Perhaps we will finally attain the Holy Grail of creativity and profitability: something like la cuisine à la chat du Schrodinger. Imagine it, all you foodie elites, innovation-hungerers, celebrity chefs, culinary transgressors, and leeches on the overfed — the affluent diner is charged the big bucks that are the culinary artist’s due for a very beautiful miniscule, but tall, box on a huge sauce-drizzled plate; a box that simultaneously contains and does not contain any real food, and only when he opens it does the privileged diner find out which it will be.

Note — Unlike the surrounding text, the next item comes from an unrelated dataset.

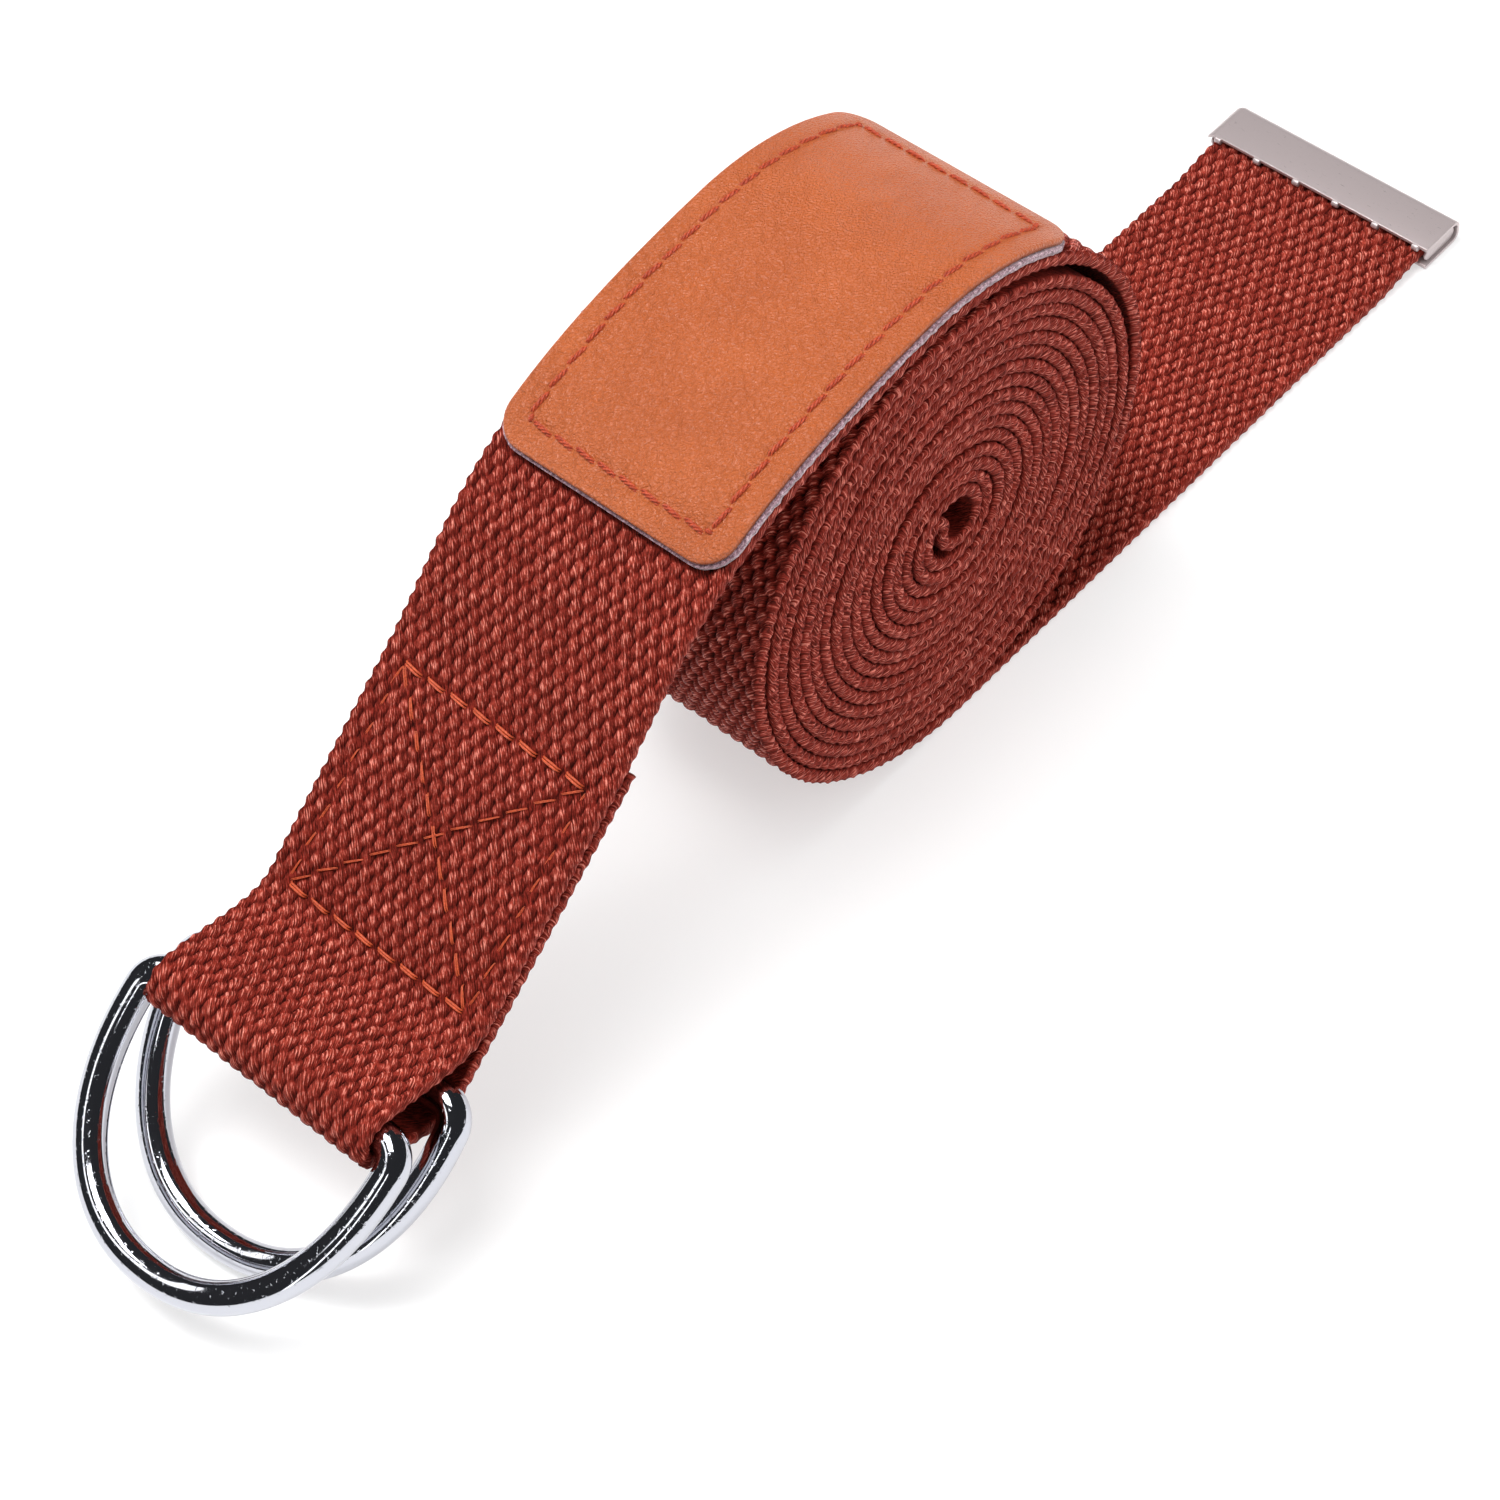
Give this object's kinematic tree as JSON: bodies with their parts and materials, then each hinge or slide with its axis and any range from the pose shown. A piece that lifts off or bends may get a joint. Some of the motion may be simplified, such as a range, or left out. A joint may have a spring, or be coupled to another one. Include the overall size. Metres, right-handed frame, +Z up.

A godsend for food cost-cutting and even for fashionable waistlines. And ohhhhh-so-drool-inducing for the affluent, don’t you think? Alas, this imminent triumph of presentationism will remain, as true art always must, beyond the appreciation capability of bible-thumping rednecks, those angry white ethnics, and the yucky Tea Party people. Pondering all this, one must concede, albeit sadly, that there are those rare occurrences when the mechanisms of supply and demand really do work magically…..when the privileged and the pure actually get what they can afford to pay for…..and most fittingly deserve.